The only things we need are…
- Container or a dropper bottle.
- Organic pure jojoba oil.
- Virgin coconut oil.
Then just take the virgin coconut oil container and warm it up under a hot faucet so it turns liquid. Once it does, add about 1/10th of your container with coconut oil.
Then whip out your bottle of organic jojoba oil, and fill the rest 9/10ths of the container with that. Close the cap and give it a shake.
Congratulations, you now have your very own DIY baby oil beard oil. With the same amazing beard nourishing ingredients that the premade baby oil had which I found in Finland.
Conclusion
So should you use baby oil with mineral oil (petroleum) for the beard?

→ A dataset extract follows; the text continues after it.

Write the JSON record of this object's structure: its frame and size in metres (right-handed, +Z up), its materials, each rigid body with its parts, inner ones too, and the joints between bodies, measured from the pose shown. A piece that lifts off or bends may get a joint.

Absolutely not. Mineral oil is only good for holding on to moisture, but also blocks the pores and is too greasy to pass through the fibers of the facial hair.
Yes, if the main ingredients are jojoba oil, coconut oil, or olive oil. Both jojoba and coconut oil are quick to absorb deep into the skin without clogging the pores, while they can also permeate the beard hair fibers and moisturize the beard from within.
I wouldn’t use sunflower seed oil or rapeseed oil-based baby oil (or beard oil for that matter) on the facial hair. Both are unable to enter the hair fibers and are also primarily polyunsaturated fatty acids which means that they quickly go rancid when exposed to oxygen, heat, or light.
To recap:
- Baby oil with mineral oil or lanolin = not good for the beard.
- baby oil with jojoba oil or coconut oil = amazing for the beard.
- Plant oil-based baby oils with sunflower oil or rapeseed oil = bad for the beard.